И положил на стол новый. На вид – такой же, как предыдущий, один в один. Я не сразу поняла, в чём подвох, думала в тот момент о Торне и прочих, думала о том, на что потрачу выигранные сегодня деньги… Я протянула руку к напёрсткам, на которые и не смотрела – и замерла.

У свинца свой неповторимый кисловатый привкус, железо отдаёт горечью, медь, из которого сделаны напёрстки, сладка. Я чувствовала её сладость – но и только. Даже в руке игрока ничего не было зажато.

- Ну, девонька, давай! – задорно выкрикнул мужик, а я не могла признаться в том, что ничего не чувствую. В Эгрейне было мало магии и мало магов. Я не знала толком, что с ними бывает, но слухи ходили обрывочные и не самые радужные.

Я ткнула наугад.

- А нетушки, а вона где! – мужичок приподнял соседний напёрсток, и я, как зачарованная, протянула руку и взяла шарик. Он был тёплым и лёгким. Ногтем я поскоблила бок.

Жёлудь.

Обыкновенный жёлудь, покрытый серой краской.

- А ну-ка, пойдём, – низовой поманил меня пальцем, подушечка пожелтела от табака. Я вскочила и огляделась – людей поблизости не было, но убежать я успею…

Я не успела.

- Платить не хочет, сынки! – явно подделываясь под стариковский голос, проскрипел мужик. Тут же рядом возникли невидимые прежде «быки», матёрые парни едва ли старше меня, с пустыми глазами и тяжёлыми кулаками. Один из них размахнулся и ударил меня по лицу. Ударил умеючи – чуть ниже, и разбил бы губу, выбив пару зубов, чуть выше – и мог бы проломить висок. Голова онемела, в глазах потемнело, но там, ниже головы, я всё отлично чувствовала.

Вот только двигаться почти не могла, словно чугунная голова отделилась от ватного туловища. Не могла я сказать о Топоре и Пегом, да и какая разница до них была этим чужакам?

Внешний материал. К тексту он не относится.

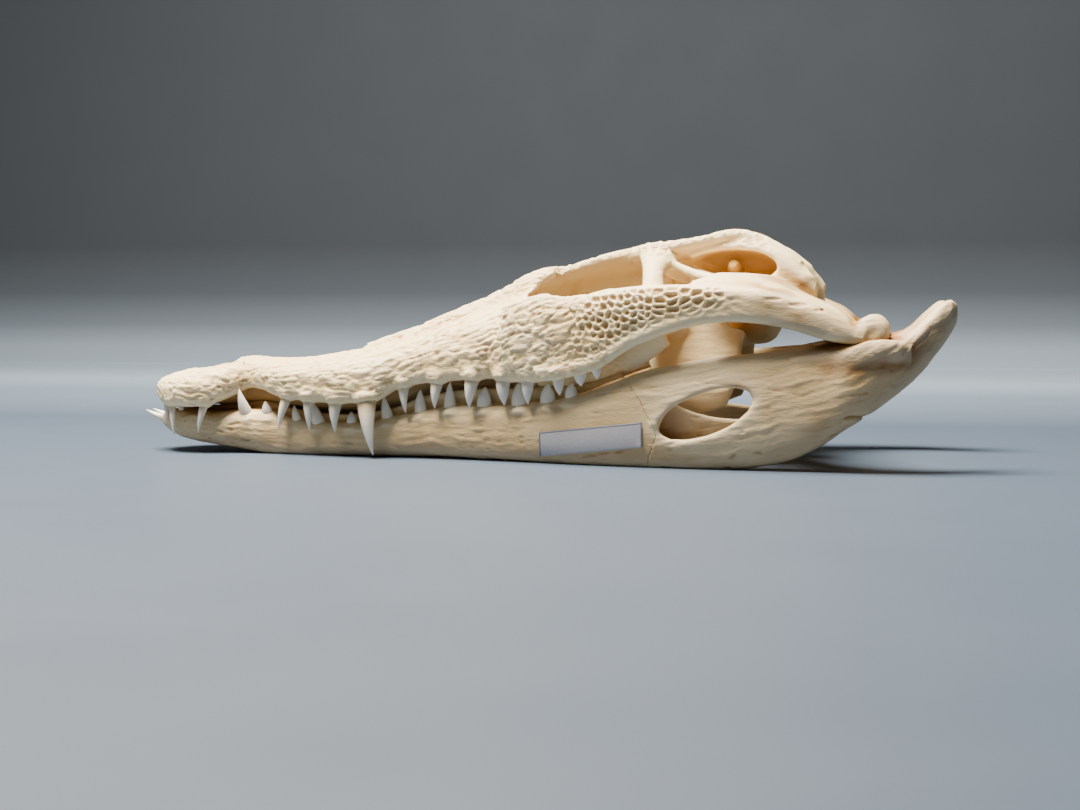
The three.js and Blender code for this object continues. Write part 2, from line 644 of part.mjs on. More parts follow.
// Names each piece of a parted solid after the seed point [s, y, z] that it holds.
const CRUMB = 60; // mm3; scraps that a cut leaves of an edge are dropped
function named(whole, seeds) {
  const left = whole.decompose().filter((piece) => piece.volume() > CRUMB);
  const found = Object.entries(seeds).map(([name, [s, y, z]]) => {
    const seed = box([s - 0.4, y - 0.4, z - 0.4], [s + 0.4, y + 0.4, z + 0.4]);
    const at = left.findIndex((p) => p.intersect(seed).volume() > 0.05);
    if (at < 0) throw new Error(`no bone holds the seed of ${name}`);
    return [name, left.splice(at, 1)[0]];
  });
  if (!left.length) return found;
  throw new Error(`bones without a name: ${left.map((p) => JSON.stringify(p.boundingBox()))}`);
}

const LEFT = -1;
const RIGHT = 1;
const MIDDLE = 30; // the roof and the palate lie within this distance of the midline
const bones = [];

// The hind bones: each is cut clear of those before it.
let taken = null;
const hind = [
  ["skull_table", table],
  ["braincase", braincase],
  ["quadrate_left", quadrate(LEFT)],
  ["quadrate_right", quadrate(RIGHT)],
  ["pterygoid_left", pterygoid(LEFT)],
  ["pterygoid_right", pterygoid(RIGHT)],
];
for (const [name, make] of hind) {
  const whole = taken ? make(0).subtract(taken) : make(0);
  const pieces = whole.decompose().sort((a, b) => b.volume() - a.volume());
  bones.push([name, pieces[0]]);
  const grown = make(BONE_GAP);
  taken = taken ? taken.add(grown) : grown;
}

const front = union([
  snout(),
  cheek(LEFT, 0),
  cheek(RIGHT, 0),
  lengthwise(ROOF, { rings: 7, sides: 8, n: 2.6 }),
  lengthwise(CREST, { rings: 4, sides: 6 }),
  lengthwise(PALATINES, { rings: 6, sides: 6, n: 2.6 }),
  ...BOTH.map((side) => strut(POSTORBITAL_BAR, { rings: 4, sides: 6, across: [1, 0, 0], side })),
  ...BOTH.map((side) => strut(PREFRONTAL_PILLAR, { rings: 3, sides: 6, across: [1, 0, 0], side })),
  ...BOTH.map((side) => teeth(UPPER_TEETH, side)),
]);
const lowerRooms = union(BOTH.map((side) => toothRooms(LOWER_TEETH, side)));
const PREMAXILLA_BACK = 50;
const PALATE_FRONT = 198.5;
const ROOF_FRONT = 205;
const ROOF_HEIGHT = 67; // the roof ends over this height, and the palate under it
const [UNDER, OVER] = [8, 110]; // heights below and above all of the upper jaw
const MAXILLA_BACK = [[217, OVER], [217, 86], [250, 38]]; // the maxilla ends on the jugal
const MAXILLA_INSIDE = [
  [PALATE_FRONT, UNDER],
  [PALATE_FRONT, ROOF_HEIGHT],
  [ROOF_FRONT, ROOF_HEIGHT + 0.2],
  [ROOF_FRONT, OVER],
];
const besideMiddle = (side) => {
  return box([PALATE_FRONT - 0.1, MIDDLE - SUTURE, UNDER], [222, MIDDLE, OVER], side);
};
const sutures = union([
  sutureWall([[PREMAXILLA_BACK, UNDER], [PREMAXILLA_BACK, 60]], -FAR, FAR),
  sutureWall(MAXILLA_INSIDE, -MIDDLE, MIDDLE),
  sutureWall([[ROOF_FRONT - 1, ROOF_HEIGHT], [232, ROOF_HEIGHT]], -MIDDLE, MIDDLE),
  sutureWall(MAXILLA_BACK, -FAR, -MIDDLE),
  sutureWall(MAXILLA_BACK, MIDDLE, FAR),
  ...BOTH.map(besideMiddle),
  box([PREMAXILLA_BACK - 0.1, -SUTURE / 2, UNDER], [ROOF_FRONT + 0.1, SUTURE / 2, OVER]),
]);
bones.push(
  ...named(front.subtract(sutures).subtract(taken).subtract(lowerRooms), {
    premaxilla: [20, 20, 36],
    maxilla_left: [110, -20, 42],
    maxilla_right: [110, 20, 42],
    skull_roof: [235, 0, 94],
    palate: [230, 0, 50],
    jugal_left: [290, -69, 75],
    jugal_right: [290, 69, 75],
  }),
);

const DENTARY_BACK = [[238, 64], [250, 44], [265.5, 21], [267, 14], [261, -5]];
for (const [label, side] of [["left", LEFT], ["right", RIGHT]]) {
  const clear = lowerJaw(side).subtract(toothRooms(UPPER_TEETH, side));
  const jaw = clear.add(teeth(LOWER_TEETH, side));
  const parted = jaw.subtract(sutureWall(DENTARY_BACK, -FAR, FAR));
  bones.push(
    ...named(parted, {
      ["dentary_" + label]: [150, side * 30, 12],
      ["jaw_back_" + label]: [350, side * 67, 40],
    }),
  );
}

// ---- the paper label on the left half of the lower jaw ---------------------------------------------
const LABEL = { start: 210, length: 50.6, low: 3.3, height: 11.7, rise: 0.122, thickness: 0.6 };

// How far from the midline the jaw's outer surface is at s and z.
function jawOutside(s, z) {
  const [, w, half, bottom, widest, top] = jawAt(s);
  const y = (z - widest) / (z > widest ? top - widest : widest - bottom);
  return w + half * (1 - Math.min(0.97, Math.abs(y)) ** JAW_FULLNESS) ** (1 / JAW_FULLNESS);
}

function label() {
  const [along, up] = [6, 2]; // cells each way
  const points = [BONE_GAP, BONE_GAP + LABEL.thickness].flatMap((out) => {
    return Array.from({ length: (along + 1) * (up + 1) }, (_, i) => {
      const s = LABEL.start + (LABEL.length * Math.floor(i / (up + 1))) / along;
      const z = LABEL.low + LABEL.rise * (s - LABEL.start) + (LABEL.height * (i % (up + 1))) / up;
      return [s, jawOutside(s, z) + out, z];
    });
  });
  const at = (layer, i, j) => layer * (along + 1) * (up + 1) + i * (up + 1) + j;
  const triangles = [];
  const quad = (a, b, c, d) => triangles.push([a, b, c], [a, c, d]);
  for (let i = 0; i < along; i++) {
    for (let j = 0; j < up; j++) {
      quad(at(0, i, j), at(0, i + 1, j), at(0, i + 1, j + 1), at(0, i, j + 1));
      quad(at(1, i, j), at(1, i, j + 1), at(1, i + 1, j + 1), at(1, i + 1, j));
    }
    quad(at(0, i, 0), at(1, i, 0), at(1, i + 1, 0), at(0, i + 1, 0));
    quad(at(0, i, up), at(0, i + 1, up), at(1, i + 1, up), at(1, i, up));
  }
  for (let j = 0; j < up; j++) {
    quad(at(0, 0, j), at(0, 0, j + 1), at(1, 0, j + 1), at(1, 0, j));
    quad(at(0, along, j), at(1, along, j), at(1, along, j + 1), at(0, along, j + 1));
  }
  return solidOf(points, triangles, LEFT);
}

// ---- assembly ------------------------------------------------------------------------------------
function meshOf(name, solid, finish) {
  const { numProp, vertProperties, triVerts } = solid.getMesh();
  if (numProp !== 3) throw new Error("a solid carries more than its points");
  const geometry = new THREE.BufferGeometry();
  geometry.setAttribute("position", new THREE.BufferAttribute(vertProperties, 3));
  geometry.setIndex(new THREE.BufferAttribute(triVerts, 1));
  geometry.computeVertexNormals();
  const mesh = new THREE.Mesh(geometry, new THREE.MeshStandardMaterial(finish));
  mesh.name = name;
  return mesh;
}

const skull = new THREE.Group();
for (const [name, solid] of bones) skull.add(meshOf(name, solid, BONE));
skull.add(meshOf("label", label(), PAPER));

const extent = new THREE.Box3().setFromObject(skull);
const middle = extent.getCenter(new THREE.Vector3());
skull.position.set(-middle.x, -middle.y, -extent.min.z);

const model = new THREE.Group();
model.add(skull);
export default model;
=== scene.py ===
"""A crocodile skull with its lower jaw closed under it, cleaned and dry, on a pale table.

Lengths are in millimetres, in the skull's own terms: s runs back from the snout tip, w is the
distance from the midline and z the height over the table. They become metres when a mesh is made.
"""

import bpy
import numpy as np
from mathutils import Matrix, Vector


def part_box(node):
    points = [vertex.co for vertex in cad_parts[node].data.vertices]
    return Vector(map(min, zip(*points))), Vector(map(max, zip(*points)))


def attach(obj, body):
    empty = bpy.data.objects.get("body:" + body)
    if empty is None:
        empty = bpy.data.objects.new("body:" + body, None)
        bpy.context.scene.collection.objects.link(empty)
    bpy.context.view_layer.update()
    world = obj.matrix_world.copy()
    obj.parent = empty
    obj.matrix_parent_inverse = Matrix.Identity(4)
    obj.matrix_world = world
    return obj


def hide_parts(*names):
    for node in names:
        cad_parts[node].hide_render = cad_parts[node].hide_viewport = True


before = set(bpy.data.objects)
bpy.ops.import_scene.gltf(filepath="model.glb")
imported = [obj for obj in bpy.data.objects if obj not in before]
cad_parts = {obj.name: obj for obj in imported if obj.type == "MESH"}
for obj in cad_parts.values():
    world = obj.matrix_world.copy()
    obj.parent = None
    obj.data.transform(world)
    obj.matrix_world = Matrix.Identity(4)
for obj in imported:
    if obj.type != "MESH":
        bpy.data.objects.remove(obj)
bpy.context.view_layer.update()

import openvdb
from mathutils import Vector

# ---- the snout ------------------------------------------------------------------------------------
# The premaxillae carry the nostril and the front teeth, and the maxillae most of the upper jaw.
# The bone is one domed tube, flat below with the palate arched up between the tooth rows.

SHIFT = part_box("label")[0].x * 1000 - 210  # the label starts at s = 210
VOXEL = 0.6  # the bones are worked out as distances on a grid this fine
BAND = 7  # voxels either side of a surface in which its distance is known
LOW = np.array([-12.0, -3 * VOXEL, -3.0])  # the grid covers the right half, and the left mirrors it
COUNT = np.array([698, 147, 197])


def through(rows, t):
    """Rows of numbers read at t, 0 at the first row and 1 at the last, by a Catmull-Rom spline."""
    rows = np.asarray(rows, float)
    at = np.clip(np.asarray(t) * (len(rows) - 1), 0, len(rows) - 1 - 1e-9)
    i = np.floor(at).astype(int)
    f = (at - i)[:, None]
    a, b, c, d = (rows[np.clip(i + k, 0, len(rows) - 1)] for k in (-1, 0, 1, 2))
    return b + 0.5 * f * (c - a + f * (2 * a - 5 * b + 4 * c - d + f * (3 * (b - c) + d - a)))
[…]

Впрочем, чужеродность собственного тела была мне на руку. Всё прошло быстро, даже саднящая боль пришла гораздо позже. Далеко меня не потащили – подходящие кусты, укрывшие нас от редких прохожих, нашлись неподалёку, я слышала чью-то беззаботную болтовню, но на помощь позвать не могла – рот завязали какой-то давно не стиранной тряпкой. Спиной я чувствовала песок и камни, каждый камень, каждую щербинку и выбоину. Мужик пнул меня пару раз по животу, без особой охоты пощипал меня за грудь через корсаж – синяки потом сходили долго и неохотно. Задрал мне подол, стянул нижнее, развёл колени, пошерудил пальцами между ног. Отчего-то именно его пальцы с жёлтыми подушечками и грязными нестриженными ногтями вызвали большее отвращение, чем член, вялый и тонкий, испещрённый лиловыми венами. От низового вблизи пахло просто омерзительно: табаком, немытым телом и гнилыми зубами, кажется, запах сходил дольше, чем синяки. Возможно, ему тоже казалось, что я как-то непривычно и особенно пахну, во всяком случае, он упоённо обнюхивал меня, как дворовая собака кусок мяса, и если бы я могла, то выбила бы ему зубы за одно это. От какого-то особенно резкого движения его пальцев внутри что-то будто лопнуло, порвалось болезненной струной, а он хмыкнул и протянул: «Ну, вот и всё, нечего бояться-то. Теперь хорошо будет». Хорошо не было: я не сразу поняла, что проступившая между ног влага была кровью, но мучительно медленное, тесное, саднящее проникновение не смягчила и она. Кончил он за несколько минут – я старалась не издавать никаких звуков и не смотреть ему в лицо. Моим же бельём зачем-то вытер кровь и своё семя с внутренней стороны бёдер, хлопнул меня по животу и сказал напоследок что-то вроде «хороша, как королевская дочка».

Может быть, мне это послышалось. Сейчас это должно было показаться даже забавным: кто бы мог подумать, что от дочери вора до без пяти минут королевы меня будет отделять всего только год?